The mothers of Insu and his friends are unable to live with their husbands on the U.S. Army bases because they are Korean and are not “command sponsored.” Instead, they live with their Korean families, making a living selling Western goods from the army base on the black market. The Umbrella Seller begins her life as a prostitute to powerful men and later controls the fates of other women. Patsy harbors fantasies of becoming like Holly Golightly from Breakfast at Tiffany’s and marrying an American, and in some ways she seems to succeed at both of these dreams. Do you view these women as trapped in their limited roles in Korean society or as powerful players who have agency?
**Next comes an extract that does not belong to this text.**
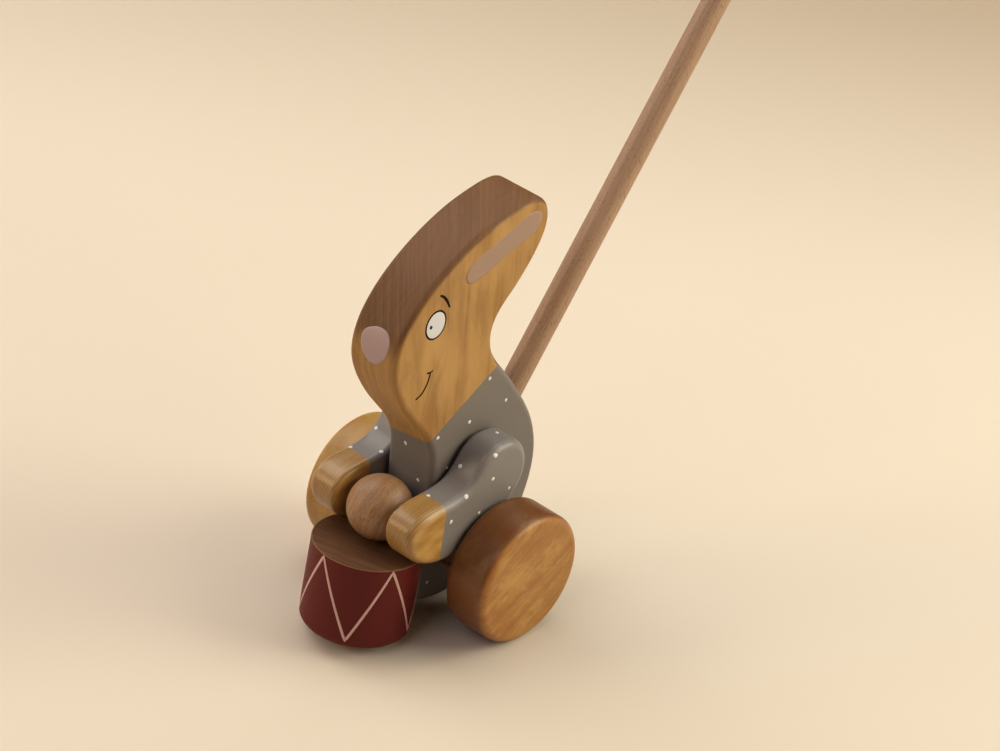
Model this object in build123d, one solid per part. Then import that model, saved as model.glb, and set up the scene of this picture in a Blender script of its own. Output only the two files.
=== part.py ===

The monk that Insu meets tells him, during their first encounter, “The human mind cannot know all the outcomes of causes and conditions. We are only people. But by looking at the trails of causality we leave that are visible to us in memory, which is also an illusion, we may learn a little about a thing called karma.” What do you think is the significance of the monk in Skull Water? How do you interpret this statement, and in what way do you think it applies to the larger story? Do you agree with the monk’s assessment that memory is an illusion?
At the end of Skull Water, during Big Uncle’s funeral, Insu is determined to find the lost arrow that Big Uncle has fired into the air. “Nothing would work without it,” he decides. “Big Uncle would return as a hungry ghost with his frightening han—all his grievous longing and his harbored resentment.” Why do you think Insu embraces the story of Big Uncle’s unsettled ghost, when earlier in the book he dismisses these kinds of stories as superstitious? Can you recall a point in your life when one of your firmly held beliefs radically changed? Why do you think it changed?
When Insu returns to Korea at the beginning of the novel, the country feels more developed and Westernized. And yet at the end, the monk Insu meets is heading to California to teach Westerners the dharma and Insu himself will soon be heading to the States. With Big Uncle gone and his best friends no longer there, what do you think Insu will miss most about his life in Korea?